OIL RICHES AND BEYOND
The UAE is a senior member of the Organization of the Petroleum Exporting Countries (OPEC) and its wealth is built on oil. It has plans to raise its production capacity to 5 million barrels per day (bpd) by 2027.
Jaber, born in 1973 in Umm al Quwain, one of the lesser known emirates, stands out in the UAE for the number of high positions he holds.
Nicknamed Dr. Sultan, he has a PhD in business and economics from Britain’s Coventry University. He also studied in the United States.
In 2006, he was put in charge of Masdar, the UAE’s renewable energy vehicle, and set off on a global fact-finding mission to assess obstacles and opportunities.
As part of the tour, he met Olafur Ragnar Grimsson, who was then president of Iceland, which, drawing on ample geothermal reserves, has managed to more than meet its energy needs through renewable sources.
“He told me he had this vision that he wanted to make Abu Dhabi a centre for a renewable energy transformation,” Grimsson told Reuters.
“On the face of it, it was almost an absurd proposition. But there was something in his eyes, and his enthusiasm that made me believe that he was serious.”
Masdar has investments in over 40 countries and is still chaired by Jaber, its founding CEO, who since 2016 has also been the CEO of ADNOC.
NO MORE SILOS?
Jaber’s travels showed him the need to break down silos that separate various aspects of the renewables industry, such as research, technology and finance, to get results.
Similarly, as the president of COP28, he has backed an inclusive approach, so oil and gas representatives, including OPEC Secretary General Haitham Al Ghais, will be in Dubai.

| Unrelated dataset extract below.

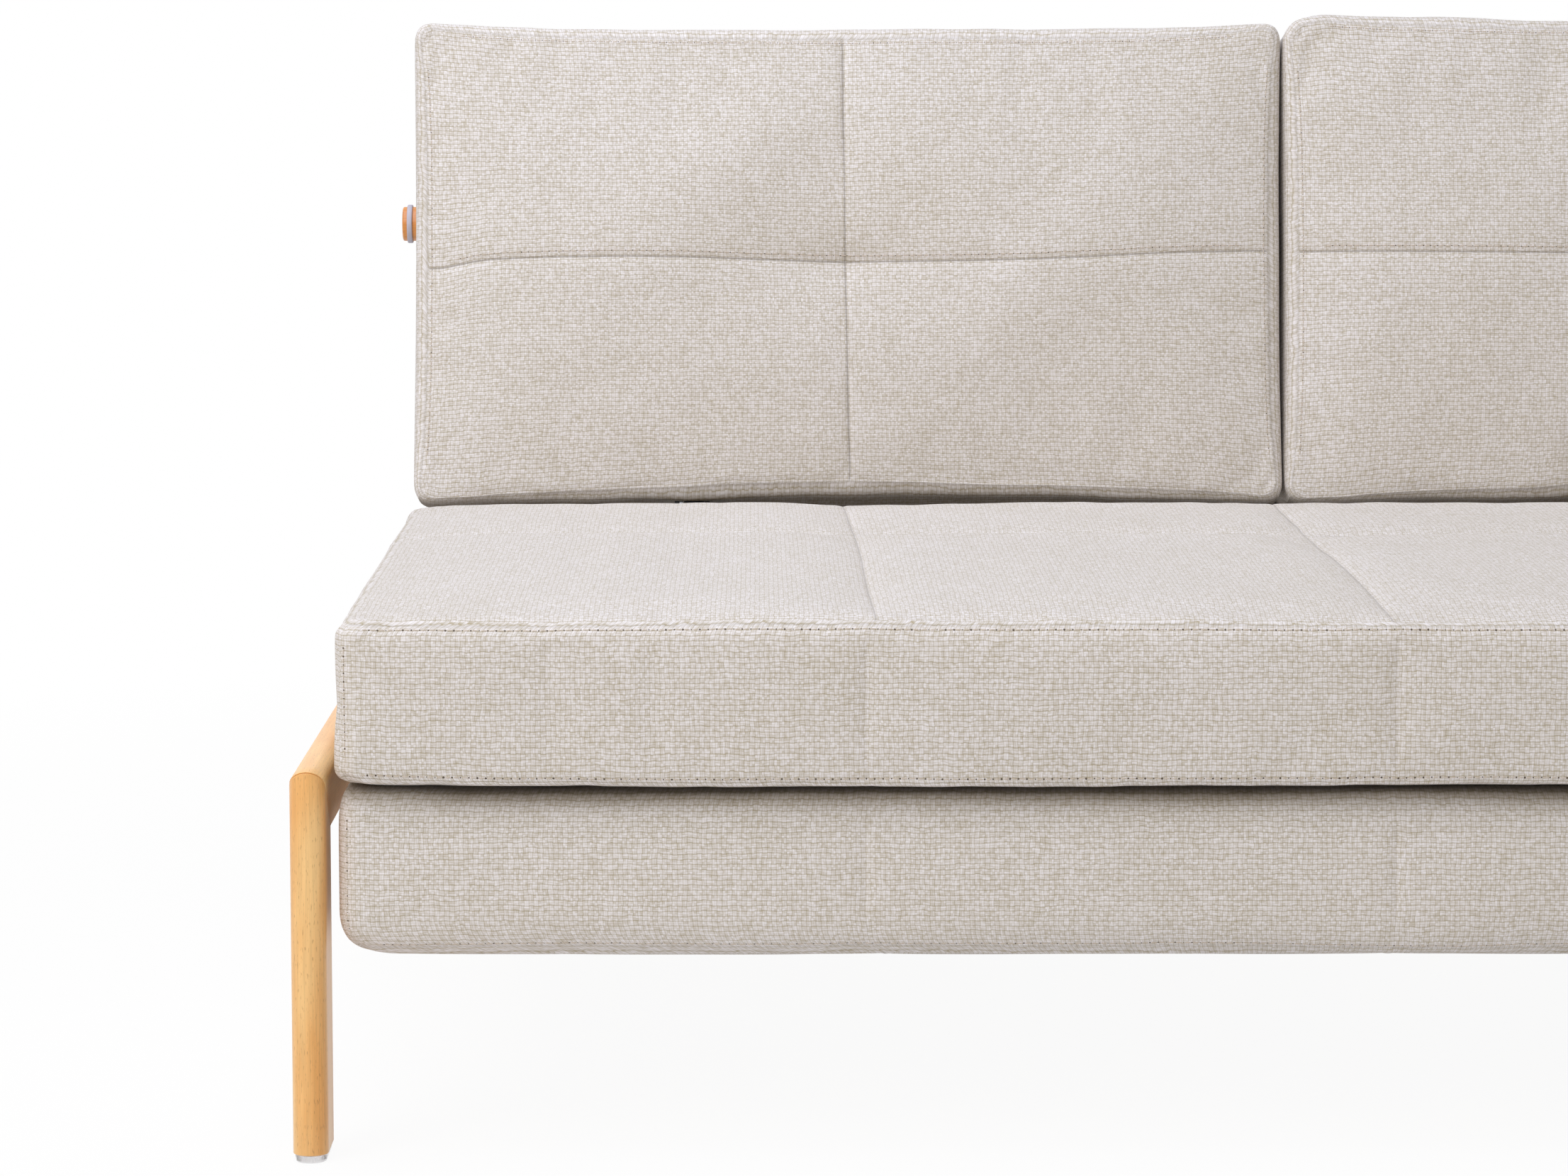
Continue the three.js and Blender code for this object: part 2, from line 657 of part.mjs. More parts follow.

Without the inclusion of fossil fuel leaders in the climate conversation, Jaber says there can be no orderly transition to a low carbon economy.
The approach has alarmed climate activists.
Greta Thunberg called Jaber’s appointment as president-designate to COP28 in January “completely ridiculous”, while former U.S. vice president Al Gore, a long time climate activist, has said fossil fuel interests have taken over the U.N. climate process.
HOUSTON, WE HAVE A PROBLEM
Those who have worked with Jaber have said he is as a realist who looks towards scientific data and factual evidence to guide his decision-making.
Jaber says his experience as an oil boss adds to his ability to leverage solutions.
Two months after being appointed COP28 leader, Jaber in March flew to Houston to the CERAWeek energy industry event where he urged the world’s fossil fuel bosses to join the fight against climate change, borrowing a famous line from a U.S. astronaut aboard a damaged spacecraft during the Apollo 13 mission in 1970.
“Houston, we have a problem,” Jaber told the nearly 1,000 attendees, urging the industry to bring emissions under control.
He has since worked to make more than 20 companies across the oil and gas sector and heavy industry agree to commit to curb emissions at COP28, after convening more than 60 top executives from the oil and gas, cement, aluminium and other heavy industries in Abu Dhabi this October.
A final deal on the commitment is expected to be announced at COP28.
BRIDGING THE DIVIDE
Success at COP28, whose first task will be to formally make Jaber its president, will depend on achieving collaboration between the world’ biggest carbon emitters China and the United States.
Jaber has devoted himself to shuttle diplomacy between the two and drew on a personal rapport with both U.S. climate envoy John Kerry and Chinese counterpart Xie Zhenhua to help align around significant methane emission reduction commitments.
The even bigger issue of ending the divisions over the continued role of hydrocarbons, however, has yet to be solved.
Countries, such as the UAE, say coal, oil and natural gas must have a continued role, combined with technology to capture their emissions until new energy systems can sustain the world’s needs.
On the other side of the divide are countries that say phasing out fossil fuel is the only way to achieve the Paris goal of limiting global warming to well below 2 degrees Celsius (3.6 degrees Fahrenheit), while aiming for a cap of 1.5C.
Jaber has maintained a phase down of fossil fuels is inevitable and essential, but as part of a comprehensive, thought-out energy transition plan that takes into account the circumstances of each country and region.
“One size fits all will not work so we need to be flexible and agile,” he told Reuters in October.
“We should raise ambition and keep 1.5 as our north star so no-one loses sight.”